* **AVAILABLE RECORDS**:
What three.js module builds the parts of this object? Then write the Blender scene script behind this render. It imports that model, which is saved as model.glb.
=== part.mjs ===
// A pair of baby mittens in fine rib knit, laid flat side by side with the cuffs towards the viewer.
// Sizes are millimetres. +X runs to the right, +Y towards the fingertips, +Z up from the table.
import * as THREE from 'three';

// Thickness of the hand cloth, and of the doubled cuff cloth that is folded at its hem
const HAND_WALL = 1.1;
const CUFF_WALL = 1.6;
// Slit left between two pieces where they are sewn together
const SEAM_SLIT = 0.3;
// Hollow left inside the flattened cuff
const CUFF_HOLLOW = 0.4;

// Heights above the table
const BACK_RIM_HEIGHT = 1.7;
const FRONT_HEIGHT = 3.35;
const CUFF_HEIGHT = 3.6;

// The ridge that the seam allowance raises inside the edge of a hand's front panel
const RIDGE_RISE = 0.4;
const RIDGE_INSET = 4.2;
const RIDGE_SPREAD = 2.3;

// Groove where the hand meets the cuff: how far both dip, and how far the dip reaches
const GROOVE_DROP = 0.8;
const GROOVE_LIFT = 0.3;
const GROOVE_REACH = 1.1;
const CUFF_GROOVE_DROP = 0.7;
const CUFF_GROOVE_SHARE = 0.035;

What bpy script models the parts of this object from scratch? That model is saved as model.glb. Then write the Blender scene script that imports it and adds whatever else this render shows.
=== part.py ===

* **WHAT THE TASK ASKS**: Write out, unaltered, the lines from the opening of the listing through the line that includes "import * as THREE from 'three';".

* **THE RESULT**:
What three.js module builds the parts of this object? Then write the Blender scene script behind this render. It imports that model, which is saved as model.glb.
=== part.mjs ===
// A pair of baby mittens in fine rib knit, laid flat side by side with the cuffs towards the viewer.
// Sizes are millimetres. +X runs to the right, +Y towards the fingertips, +Z up from the table.
import * as THREE from 'three';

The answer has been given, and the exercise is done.